Having almost taken a job at a quantitative hedge fund (where I would work as a mathematician, not a financial analyst), I gained a broader view on the stock market and I believe that any member of Focused Compounding is taking the right approach. In the stock market, one can make either short-term trade or long-term investment. The short-term game no longer belongs to humans. But computers will never be a threat to long-term investors. High frequency trading can make stocks a bit more expensive to buy but that’s nothing compared to the potential long-term gain. Algorithm trading works but there will never be an algorithm that can make long-term investments. The reason is simple. Such a model must be very complicated. But a complicated model needs many data points to train on. And the longer the time frame is, the fewer data points one has. So, a computer can never have enough data to learn the long-term relationship between information and stock price. A complicated model simply overfits the past and predicts the future poorly. Therefore, algorithm trading focuses on short-term. The philosophy is that stock prices in the short-term follow thousands of price-driving rules. At each moment in time, some rules may dominate and one can exploit these rules.
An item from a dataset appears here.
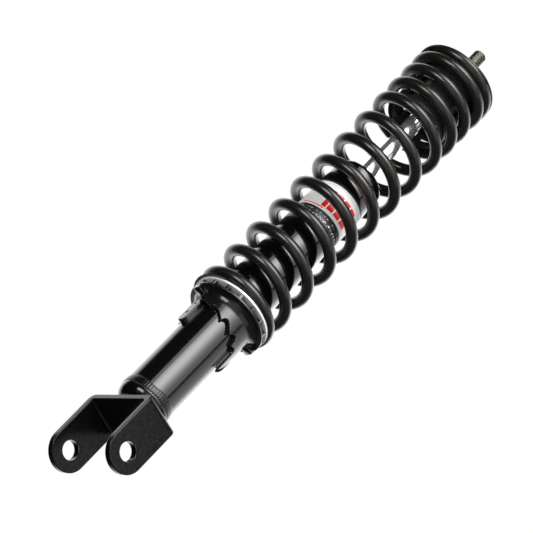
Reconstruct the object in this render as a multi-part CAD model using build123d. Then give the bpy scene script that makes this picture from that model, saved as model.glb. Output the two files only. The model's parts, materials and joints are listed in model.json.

But as more participant exploits these rules, profit will go down and new rules will dominate. So, quants keep looking for new dominant price-driving rules by back-testing simple algorithms (again, complex algorithms don’t work). All fancy techniques such as text mining simply turn information into inputs for these simple algorithms. They don’t change the game. The time frame is still daily (and weekly at most). Otherwise, there won’t be enough data points to test and monitor the model. Other than computers, you’ll compete with a bunch of analysts trying to predict next quarter earnings, watching macro news, or fooling themselves with assumptions for DCF models. When everyone focuses on the short-term game, long-term investors have a huge advantage.

So, I believe in long-term investing more than ever. And I feel bad that we had to shut down The Avid Hog. Hopefully Focused Compounding will work better for Geoff.